I hope i don't sound like a silly goose asking this, but anyone have insight on these two parts? 








my assumption would be to hold the rear bags in place?


----------



## Mr Schmidt (Sep 28, 2004)

*Re: DharmaHatch build up. (tuddy)*


_Quote, originally posted by *tuddy* »_I hope i don't sound like a silly goose asking this, but anyone have insight on these two parts? 








my assumption would be to hold the rear bags in place?

Thats correct, the bolt to each side of the bag.
The upper mount on the pic goes on top. the other on the bottom.


----------



## tuddy (Jun 20, 2006)

Thanks for the help.
I forgot to mention my kit.
Mason tech front struts with bearing relocation.
Ua rear bags
1 400c compressor
3.5 gallon tank
5 way controller
I plan on upgrading the management in the fall when I get a feel for air. http://****************.com/smile/emthup.gif 


_Modified by tuddy at 4:26 PM 9-6-2008_


----------



## They_Call_Me_Bob (Mar 21, 2006)

*Re: (tuddy)*

That baby tanks gonna need filling often.

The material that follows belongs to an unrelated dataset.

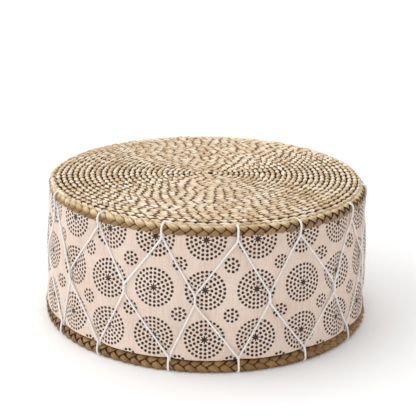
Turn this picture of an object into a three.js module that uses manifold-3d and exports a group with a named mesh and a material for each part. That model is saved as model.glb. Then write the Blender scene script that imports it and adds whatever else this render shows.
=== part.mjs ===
// A low round mudda stool: a woven reed seat and base, each edged with a thick reed plait, a core of
// tied reed bundles wrapped in wadding, a printed cotton cover round the side, and one white cord
// that laces the two plaits together in a net of diamonds and pulls the cover in where it runs.
// Millimetres, +Z up. The origin is the middle of the underside, and the front faces -Y.
import * as THREE from "three";
import { mergeVertices } from "three/addons/utils/BufferGeometryUtils.js";
import Module from "manifold-3d";

const wasm = await Module();
wasm.setup();

const TURN = 2 * Math.PI;
const HALF_SHARE = 0.5;

// Overall sizes.
const STOOL_HEIGHT = 196;
const SEAT_RADIUS = 222; // to the outer face of the seat plait
const BASE_FLARE = 8; // how much further out the base plait's outer face lies
const FIT_GAP = 0.3; // what pieces that touch keep between them

// The plaits that bind the two edges.
const PLAIT_WIDTH = 14;
const SEAT_PLAIT_HEIGHT = 12.8;
const SEAT_PLAIT_DROP = 2.2; // how far its top lies below the seat
const BASE_PLAIT_HEIGHT = 15.5;
const PLAIT_FLAT_SHARE = 0.5; // the flat middle of each face, as a share of the face

// The seat's winding of reed rope.
const SEAT_TURNS = 24;
const STEPS_PER_TURN = 24;
const ROPE_SIDES = 6;
const ROPE_GAP = 0.7; // between one turn and the next
const FIRST_TURN_RADIUS = 9;
const TAIL_BEND_RADIUS = 5;
const TAIL_BEND_STEPS = 3;
const SEAM_DEGREES = 180; // where the winding starts and ends, at the back

// The base mat: flat plaits laid as rings, one inside the other, and sewn edge to edge.
const BASE_MAT_THICKNESS = 6.4;
const BASE_MAT_RINGS = 10;
const MAT_GROOVE_DEPTH = 2.4; // where two rings are sewn together, on the underside
const MAT_GROOVE_WIDTH = 7;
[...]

Hope you like the hum of Viair compressors.








Car should look real good, GL.


----------



## tuddy (Jun 20, 2006)

*Re: (They_Call_Me_Bob)*


_Quote, originally posted by *They_Call_Me_Bob* »_That baby tanks gonna need filling often. Hope you like the hum of Viair compressors.








Car should look real good, GL.
 maybe I'll get a 5 or 2 3's


----------



## They_Call_Me_Bob (Mar 21, 2006)

*Re: (tuddy)*

If I could do it all over again I would have gone with two 3s, each with a 400. Easier to hide than one big ass 5.


----------



## PAULITO (Oct 24, 2004)

*Re: (They_Call_Me_Bob)*

dam eric i wish you would have told me you were doing air. me and vinny are selling a bunch of stuff, valves, controller, tanks, guages.... 
if you need a hand let me know


_Quote, originally posted by *They_Call_Me_Bob* »_If I could do it all over again I would have gone with two 3s, each with a 400. Easier to hide than one big ass 5.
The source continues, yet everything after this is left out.